HDU 1671 Phone List(字典樹)

Phone List

Time Limit: 3000/1000 MS (Java/Others)    Memory Limit: 32768/32768 K (Java/Others)
Total Submission(s): 25986    Accepted Submission(s): 8682

 

Problem Description

Given a list of phone numbers, determine if it is consistent in the sense that no number is the prefix of another. Let’s say the phone catalogue listed these numbers:
1. Emergency 911
2. Alice 97 625 999
3. Bob 91 12 54 26
In this case, it’s not possible to call Bob, because the central would direct your call to the emergency line as soon as you had dialled the first three digits of Bob’s phone number. So this list would not be consistent.

Input

The first line of input gives a single integer, 1 <= t <= 40, the number of test cases. Each test case starts with n, the number of phone numbers, on a separate line, 1 <= n <= 10000. Then follows n lines with one unique phone number on each line. A phone number is a sequence of at most ten digits.

Output

For each test case, output “YES” if the list is consistent, or “NO” otherwise.

Sample Input

2

3

911

97625999

91125426

5

113

12340

123440

12345

98346

Sample Output

NO

YES

題目意思：輸入若干組號碼，判斷任意一組號碼是否是其它號碼的前綴，如果存在一個號碼是其它一個號碼的前綴就輸出"NO"，如果不存在就輸出"YES"。
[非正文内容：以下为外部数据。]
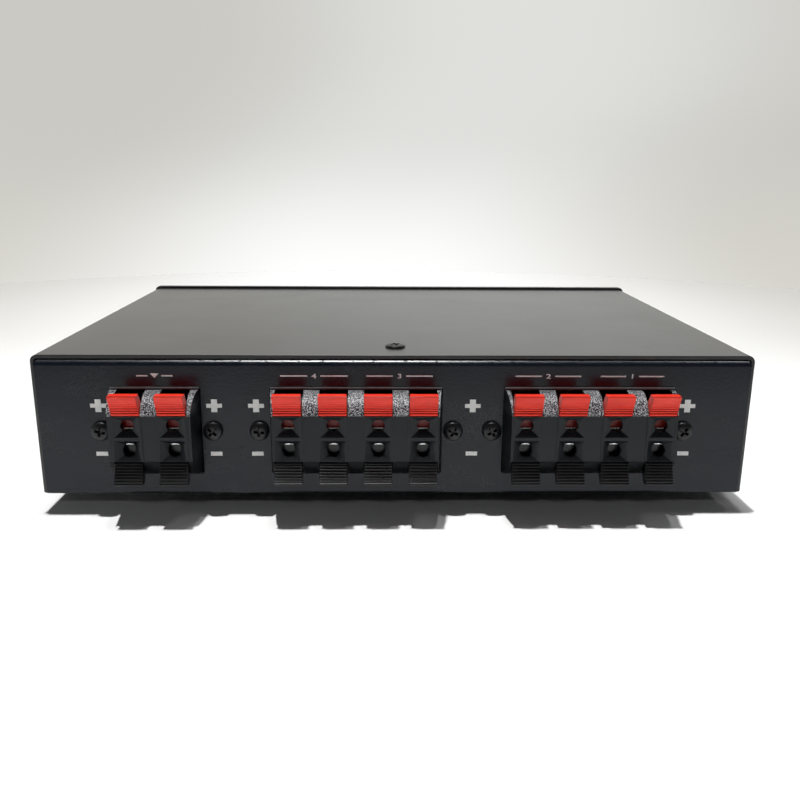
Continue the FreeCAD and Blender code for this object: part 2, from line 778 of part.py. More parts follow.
def rib_points():
    """The ribs of the tab's face as a zigzag, from its tip down: crests on the face, valleys in it."""
    count = int(SIZES["rib_count"])
    points = [rib_point(count, "0")]
    for index in reversed(range(count)):
        points += [rib_point(index + 0.5, "rib_depth"), rib_point(index, "0")]
    return points


def rib_point(steps, deep):
    """A point so many rib pitches along the tab's face, at a depth below it."""
    reach = f"(rib_start + {steps} * rib_pitch)"
    return (f"{deep} * cos(lever_lean) - nose_out - {reach} * sin(lever_lean)",
            f"{LEVER_BASE} + {reach} * cos(lever_lean) + {deep} * sin(lever_lean)")


def make_levers():
    """Twenty levers: red ones above the wire holes, black ones upside down below them."""
    first = make_lever()
    flip = (FreeCAD.Vector(0, 1, 0), 180)
    for name, across in lever_columns():
        for colour, turn in (("red", None), ("black", flip)):
            label = f"lever_{name}_{colour}"
            lever = first if label == first.Label else copy_of(first, label)
            place(lever, (across, REAR, "foot_gap + block_rise"), turn)


def lever_columns():
    """Each column's name and its place in X: a pair for the input and for each of four outputs."""
    names = ("input_a", "input_b", "4a", "4b", "3a", "3b", "2a", "2b", "1a", "1b")
    across = [column_place(centre, columns, index)
              for _, centre, columns, _ in block_places() for index in range(SIZES[columns])]
    return list(zip(names, across))


def make_contact(label, way):
    """A bent contact strip: lip in the wire hole, leaf behind the lever, tail into the board."""
    body = doc.addObject("PartDesign::Body", label)
    low, high = "mid_wall / 2", "(mid_wall / 2 + contact_gauge)"
    tail_out = "tail_back" if way < 0 else "(tail_back + tail_step)"
    tail_low = f"({BOARD_LOW} - pin_stub - block_rise)"
    leaf = [("leaf_root", high), ("-leaf_out", "leaf_rise"),
            ("-leaf_out - contact_gauge", "leaf_rise"), ("leaf_root - leaf_mitre * contact_gauge", high)]
    lip = [("contact_gauge - lip_out", high), ("contact_gauge - lip_out", "lip_rise"),
           ("-lip_out", "lip_rise"), ("-lip_out", low)]
    if way > 0:
        tail = [(f"{tail_out} - contact_gauge", low), (f"{tail_out} - contact_gauge", tail_low),
                (tail_out, tail_low), (tail_out, high)]
        points = tail + leaf + lip
    else:
        tail = [(tail_out, f"-({low})"), (tail_out, tail_low),
                (f"{tail_out} - contact_gauge", tail_low), (f"{tail_out} - contact_gauge", f"-{high}")]
        mirrored = [(u, f"-({v})") for u, v in leaf + lip]
        points = list(reversed(tail + mirrored))
    side = sketch_on(body, f"{label}_side", "YZ")
    outline(side, points)
    pad(body, side, "contact_width", both=True)
    return body


def make_contacts():
    """Two contacts per column, kept as one group for each terminal block."""
    masters = {way: None for way in (1, -1)}
    for name, centre, columns, _ in block_places():
        members = []
        for index in range(SIZES[columns]):
            for way, level in ((1, "upper"), (-1, "lower")):
                label = f"contact_{name}_{index + 1}_{level}"
                if masters[way] is None:
                    masters[way] = make_contact(label, way)
                    contact = masters[way]
                else:
                    contact = copy_of(masters[way], label, listed=False)
                place(contact, (column_place(centre, columns, index), REAR, "foot_gap + block_rise"))
                members.append(contact)
        group_of(f"contacts_{name}", members)


# ---------------------------------------------------------------- board and switches

def make_board():
    """The circuit board on its four posts."""
    body = new_body("main_board")
    sheet_outline = sketch_on(body, "board_outline", "XY", BOARD_LOW)
    rectangle(sheet_outline, f"-{BOARD_WIDTH} / 2", f"{BOARD_WIDTH} / 2", "board_start", BOARD_END)
    pad(body, sheet_outline, "board_thickness")
    slots = sketch_on(body, "tail_slots", "XY", BOARD_LOW)
    for _, across in lever_columns():
        for back in ("tail_back", "(tail_back + tail_step)"):
            centred(slots, "contact_width + 2 * pin_gap", "contact_gauge + 2 * pin_gap",
                    across, f"{back} - contact_gauge / 2")
    pocket(body, slots, "4 * board_thickness")
    holes = sketch_on(body, "board_holes", "XY", BOARD_LOW)
    for across, along in post_places():
        centred(holes, "tongue_size + 2 * pin_gap", "tongue_size + 2 * pin_gap", across, along)
    for across, along in switch_pin_places():
        centred(holes, "switch_pin + 2 * pin_gap", "switch_pin + 2 * pin_gap", across, along)
    for across, along in resistor_places():
        for way in (-1, 1):
            centred(holes, "lead_size + 2 * pin_gap", "lead_size + 2 * pin_gap",
                    f"{across} + {way} * {LEAD_X}", along)
    pocket(body, holes, "4 * board_thickness")
    place(body, CASE)


def make_posts():
    """Four square posts on the tray's floor, each with a tongue that snaps through the board."""
    first = doc.addObject("PartDesign::Body", "post_1")
    section = sketch_on(first, "post_section", "XY")
    centred(section, "post_size", "post_size")
    pad(first, section, "board_rise")
    tongue = sketch_on(first, "post_tongue", "XY", "board_rise")
    centred(tongue, "tongue_size", "tongue_size")
    pad(first, tongue, "board_thickness + pin_stub")
    posts = [first] + [copy_of(first, f"post_{n}", listed=False) for n in (2, 3, 4)]
    for post, (across, along) in zip(posts, post_places()):
        place(post, (across, f"{REAR} + {along}", f"foot_gap + {TRAY_FLOOR}"))
    group_of("board_posts", posts)


def switch_pin_places():
    """Where the switches' pins pass through the board."""
    return [(f"{across} + {side} * switch_pin_pitch / 2",
             f"{SWITCH_FRONT} - switch_length / 2 + {row} * switch_pin_pitch")
            for _, across in button_places() for side in (-1, 1) for row in (-1, 1)]


def make_switches():
    """Five push switches: a housing with a square bore and four pins."""
    first = new_body("switch_1")
    shell = sketch_on(first, "switch_shell", "YZ")
    rectangle(shell, "-switch_length", "0", "0", "switch_height")
    pad(first, shell, "switch_width", both=True)
    bore = sketch_on(first, "switch_bore", "XZ")
    side = "plunger_side + 2 * plunger_gap"
    centred(bore, side, side, "0", "switch_axis")
    pocket(first, bore, "2 * (plunger_hold + button_travel + switch_room)")
    pins = sketch_on(first, "switch_pins", "XY")
    for way in (-1, 1):
        for row in (-1, 1):
            centred(pins, "switch_pin", "switch_pin", f"{way} * switch_pin_pitch / 2",
                    f"{row} * switch_pin_pitch - switch_length / 2")
    pad(first, pins, "2 * (board_thickness + pin_stub)", both=True)
    for name, across in button_places():
        switch = first if name == "1" else copy_of(first, f"switch_{name}")
        place(switch, (across, f"{REAR} + {SWITCH_FRONT}", f"foot_gap + {BOARD_TOP}"))


def make_plungers():
    """The square rods that carry the buttons."""
    first = new_body("plunger_1")
    rod = sketch_on(first, "plunger_side_view", "YZ")
    centred(rod, PLUNGER_LENGTH, "plunger_side", f"{PLUNGER_LENGTH} / 2 - plunger_hold")
    pad(first, rod, "plunger_side", both=True)
    for name, across in button_places():
        plunger = first if name == "1" else copy_of(first, f"plunger_{name}")
        place(plunger, (across, f"{REAR} + {SWITCH_FRONT}", f"foot_gap + {BUTTON_AXIS}"))


def make_buttons():
    """The button caps: thin shells with a bevelled face and a socket for the plunger."""
    first = new_body("button_1")
    cap = sketch_on(first, "cap", "XZ")
    centred(cap, "button_width", "button_height")
    pad(first, cap, "button_depth", reverse=True)
    front = value("button_depth")
    chamfer(first, "cap_edge", "button_edge", lambda edge: near(edge.BoundBox.YMin, front))
    hollow = sketch_on(first, "cap_hollow", "XZ")
    centred(hollow, "button_width - 2 * button_wall", "button_height - 2 * button_wall")
    pocket(first, hollow, "2 * plunger_seat")
    bore = "(plunger_side + 2 * press_gap)"
    socket = sketch_on(first, "cap_socket", "XZ")
    centred(socket, f"{bore} + 2 * socket_wall", f"{bore} + 2 * socket_wall")
    pad(first, socket, "plunger_seat", reverse=True)
    seat = sketch_on(first, "cap_seat", "XZ")
    centred(seat, bore, bore)
    pocket(first, seat, "2 * plunger_seat")
    for name, across in button_places():
        button = first if name == "1" else copy_of(first, f"button_{name}")
        place(button, (across, f"{REAR} + {CAP_BACK}", f"foot_gap + {BUTTON_AXIS}"))


def resistor_places():
    """The four resistors: X and Y in the case's frame."""
    return [(f"{side} * resistor_x", f"(resistor_y + {row} * resistor_pitch)")
            for side in (-1, 1) for row in (0, 1)]


def make_resistors():
    """Four brick resistors lying on the board, each with two bent leads."""
    first = doc.addObject("PartDesign::Body", "resistor_first")
    brick = sketch_on(first, "brick", "YZ")
    rectangle(brick, "-resistor_side / 2", "resistor_side / 2", "0", "resistor_side")
    pad(first, brick, "resistor_length", both=True)
    leads = sketch_on(first, "leads", "XZ")
    middle, half = "resistor_side / 2", "resistor_length / 2"
    foot = "-(board_thickness + pin_stub)"
    outline(leads, [
        (f"{half} - lead_root", middle), (f"{LEAD_X} - lead_size / 2", middle),
        (f"{LEAD_X} - lead_size / 2", foot), (f"{LEAD_X} + lead_size / 2", foot),
        (f"{LEAD_X} + lead_size / 2", f"{middle} + lead_size"),
        (f"{half} - lead_root", f"{middle} + lead_size")])
    outline(leads, [
        (f"lead_root - {half}", f"{middle} + lead_size"),
        (f"-{LEAD_X} - lead_size / 2", f"{middle} + lead_size"),
        (f"-{LEAD_X} - lead_size / 2", foot), (f"lead_size / 2 - {LEAD_X}", foot),
        (f"lead_size / 2 - {LEAD_X}", middle), (f"lead_root - {half}", middle)])
    pad(first, leads, "lead_size", both=True)
    members = [first] + [copy_of(first, f"resistor_{n}", listed=False) for n in (2, 3, 4)]
    for member, (across, along) in zip(members, resistor_places()):
        place(member, (across, f"{REAR} + {along}", f"foot_gap + {BOARD_TOP}"))
    group_of("protection_resistors", members)


# ---------------------------------------------------------------- build and export

def check_document():
    """Stop if any object failed or any sub-part has no sound shape."""
    doc.recompute()
    for item in doc.Objects:
        if any(flag in item.State for flag in ("Invalid", "Error")):
            raise RuntimeError(f"{item.Name} failed")
    for part in parts:
        if part.Shape.isNull() or not part.Shape.isValid():
            raise RuntimeError(f"{part.Label} has no sound shape")


def export_parts():
    """Write each sub-part to its own file."""
    os.makedirs("parts", exist_ok=True)
    for part in parts:
        part.Shape.exportStep(f"parts/{part.Label}.step")
        print(f"{part.Label}: {len(part.Shape.Solids)} solid(s), {part.Shape.Volume:.1f} mm3")


fill_sheet()
make_tray()
make_cover()
make_face_plate()
for case_piece in list(parts):
    place(case_piece, CASE)
make_feet()
for block in block_places():
    make_block(*block)
make_hinge_rods()
make_levers()
make_contacts()
make_board()
make_posts()
make_switches()
make_plungers()
make_buttons()
make_resistors()
make_screws()
check_document()
export_parts()
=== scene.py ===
import json
import math

import bmesh
import bpy
from mathutils import Matrix, Vector


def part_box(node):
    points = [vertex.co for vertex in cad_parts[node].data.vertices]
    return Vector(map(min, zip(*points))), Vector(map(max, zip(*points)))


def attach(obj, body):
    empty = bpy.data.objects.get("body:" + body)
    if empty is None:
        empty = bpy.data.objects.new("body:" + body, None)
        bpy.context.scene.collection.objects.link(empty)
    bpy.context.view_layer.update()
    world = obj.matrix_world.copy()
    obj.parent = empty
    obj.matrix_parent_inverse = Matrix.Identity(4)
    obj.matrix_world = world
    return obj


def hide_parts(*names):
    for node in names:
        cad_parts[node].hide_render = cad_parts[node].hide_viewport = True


# A speaker selector seen from its terminal side: a folded steel case, three moulded
# blocks of spring terminals, and a plain face plate with five push buttons.
# Shapes are worked out in millimetres in the part's own frame: +X to the right seen
# from behind, -Y out of the terminal panel, +Z up. "out" is a distance outwards from
# the terminal panel's outer face.

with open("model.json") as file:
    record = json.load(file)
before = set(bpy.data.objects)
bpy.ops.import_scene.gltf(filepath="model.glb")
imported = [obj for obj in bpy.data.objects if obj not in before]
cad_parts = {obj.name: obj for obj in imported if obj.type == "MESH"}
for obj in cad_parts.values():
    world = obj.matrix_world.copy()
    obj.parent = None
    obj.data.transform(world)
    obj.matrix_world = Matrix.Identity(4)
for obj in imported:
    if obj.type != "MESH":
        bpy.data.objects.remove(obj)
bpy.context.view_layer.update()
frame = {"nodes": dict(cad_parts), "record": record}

MM = 0.001

# ---- sizes


def corners(node):
    """A node's lowest and highest corner in millimetres."""
    low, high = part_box(node)
    return low / MM, high / MM


COVER_LOW, COVER_HIGH = corners("top_cover")
TRAY_LOW, TRAY_HIGH = corners("chassis_tray")
PLATE_LOW, PLATE_HIGH = corners("face_plate")

# The panel's outer face, how far tools reach past what they cut, how far a flange is sunk
# into the floor that it joins, and how near counts as touching.
REAR = TRAY_LOW.y
SPARE = 1.0
SUNK = 0.1
NEAR = 0.01

# The folded case: sheet, bends, flanges and the tab under the cover's screw.
GAUGE = 1.2
COVER_BEND = 2.2
COVER_LIP = 0.6
TRAY_BEND = 0.9
PANEL_BEND = 2.0
TOP_FLANGE = 10.0
SIDE_FLANGE = 9.0
CORNER_RELIEF = 1.2
TAB_WIDTH = 22.0
TAB_LENGTH = 24.0
SHEET_EDGE = 0.16
WALL_MARGIN = 1.2

# The face plate and the feet, whose lip and top are steps inwards from the edge, with their heights.
PLATE_CORNER = 2.0
PLATE_EASE = 0.8
WINDOW_EASE = 0.25
WINDOW_GAP = 0.3
FOOT_DRAFT = 1.5
FOOT_RIM = 0.8
FOOT_MIDDLE = 0.6
FOOT_DISH = 0.5
FOOT_LIP = ((2.4, 0.5), (2.0, 0.12), (1.8, 0.0))
FOOT_TOP = ((0.15, 0.4), (0.3, 0.0))

# The screws. A cross has its height from the head's top, its arms' reach and half their width.
# The turns, in degrees, are where each screw's cross came to rest.
SCREW_HOLE = 3.2
SCREW_CLEAR = 2.5
SCREW_EASE = 0.07
SCREW_HEAD = 6.3
SCREW_RISE = 2.05
SCREW_SHANK = 7.9
COVER_SHANK = 5.9
SHANK_RADIUS = 1.45
SHANK_TIP = 1.0
SHANK_POINT = 0.5
HEAD_BEVEL = 0.1
HEAD_RIM = 0.36
HEAD_FLAT = 0.7
HEAD_ROUND = 1.1
HEAD_MIDDLE = 0.5
CROSS_MOUTH = (0.5, 2.05, 0.52)
CROSS_FOOT = (-1.35, 0.95, 0.30)
PANEL_TURNS = (12.0, 38.0, 5.0, 27.0, 61.0, 34.0)
COVER_TURN = 22.0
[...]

題目做法：使用字典樹將字符串存入，存入成功values++，在存入字符串時判斷values值是否爲0，不爲0代表已經存在當前字符串的前綴，輸出"NO"，需要注意的是，當字符串長的在前，短的在後時，當短的字符串存入時，還要判斷之後的孩子節點是否爲NULL，不爲空代表當前字符串爲存入過的字符串的前綴，輸出"NO"。

代碼：

#include<iostream>
#include<string>
#include<string.h>
#include<stdlib.h>
#include<stdio.h>
#include<sstream>
using namespace std;
struct Trie
{
    int values;
    Trie *child[10];
    Trie()
    {
        values=0;
        memset(child,NULL,sizeof(child));
    }
}*root;
bool f;
int ans=0;
void create(string s)                       //創建字典樹並判斷
{
    Trie *x=root;
    for(int i=0; i<s.length();i++)
    {
        int d=s[i]-'0';
        if(x->child[d]==NULL)
        {
            x->child[d]=new Trie;
        }
        x=x->child[d];
        if(x->values!=0)           //代表存在當前字符串的前綴
        {
            f=false;
            break;
        }
    }
    x->values++;
    for(int i=0;i<10;i++)         //判斷之前存在包括它的字符串
    {
        if(x->child[i]!=NULL)
        {
            f=false;
            return;
        }
    }
}
void deleteTrie(Trie *x)            //清空內存
{
    if(x==NULL)
        return;
    for(int i=0; i<10; i++)
    {
        if(x->child[i]!=NULL)
        {
            deleteTrie(x->child[i]);
        }
    }
    delete x;
}
int main()
{
    int T,n,f1,k;
    string s;
    cin>>T;
    while(T--)
    {
        cin>>n;
        root=new Trie;
        f=true;
        k=n;
        while(n--)
        {
            cin>>s;
            create(s);
        }
        if(f==false)
        {
            cout<<"NO\n";
        }
        if(f==true)
            cout<<"YES\n";
        deleteTrie(root);
    }
}